Definition
A control surface on the trailing edge of a wing that performs the functions of both a flap and an aileron. It can be lowered symmetrically with the surface on the opposite wing to increase lift and drag like a flap, and deflected differentially (one up, one down) to provide roll control like an aileron.
Plain English
A single wing surface that does two jobs at once.
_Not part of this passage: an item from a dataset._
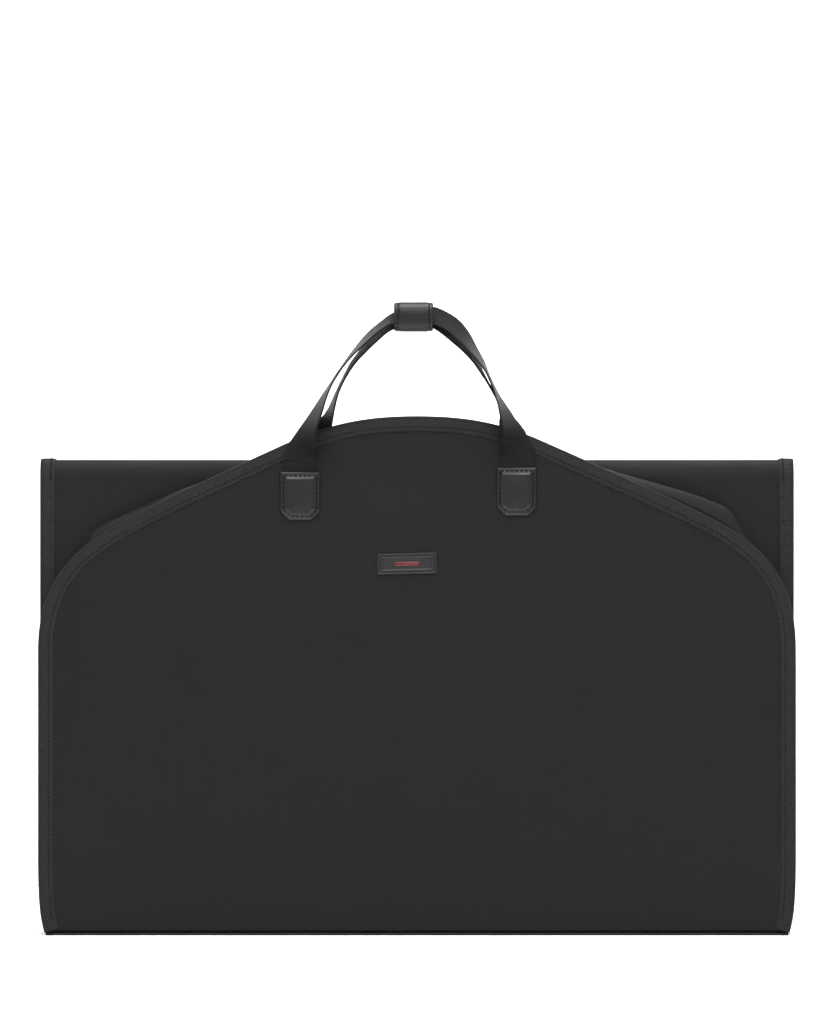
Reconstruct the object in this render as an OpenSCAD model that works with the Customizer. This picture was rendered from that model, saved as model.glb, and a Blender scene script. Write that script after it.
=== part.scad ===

It can drop down on both wings together to help the airplane fly slower for landing, and it can also move up on one wing and down on the other to roll the airplane left or right.
Context Anchor
Seen in aircraft flight-control descriptions, preflight inspections, and pilot operating handbooks for airplanes that use combined flap-and-aileron surfaces.
Derivation
A blend of 'flap' and 'aileron' — the name itself tells you the surface combines both functions.
Why Pilots Care
Simplifies wing construction and control linkage while still providing both lift augmentation on landing and roll authority in flight.
Analogy
Imagine one movable panel on each wing that can droop together like flaps or tilt opposite each other like ailerons, depending on what the pilot commands.
Grounding Statement
Picture one movable panel along the back of the wing doing two jobs: helping the airplane slow down and helping it bank.
Intuition Check
A flaperon is not a separate flap and a separate aileron working near each other. It is one control surface designed to perform both functions.
Example Sentence 1
On final approach, he lowered the flaperons to slow the aircraft and steepen the descent.
Example Sentence 2
Rolling the control stick moved the flaperons in opposite directions to bank the aircraft.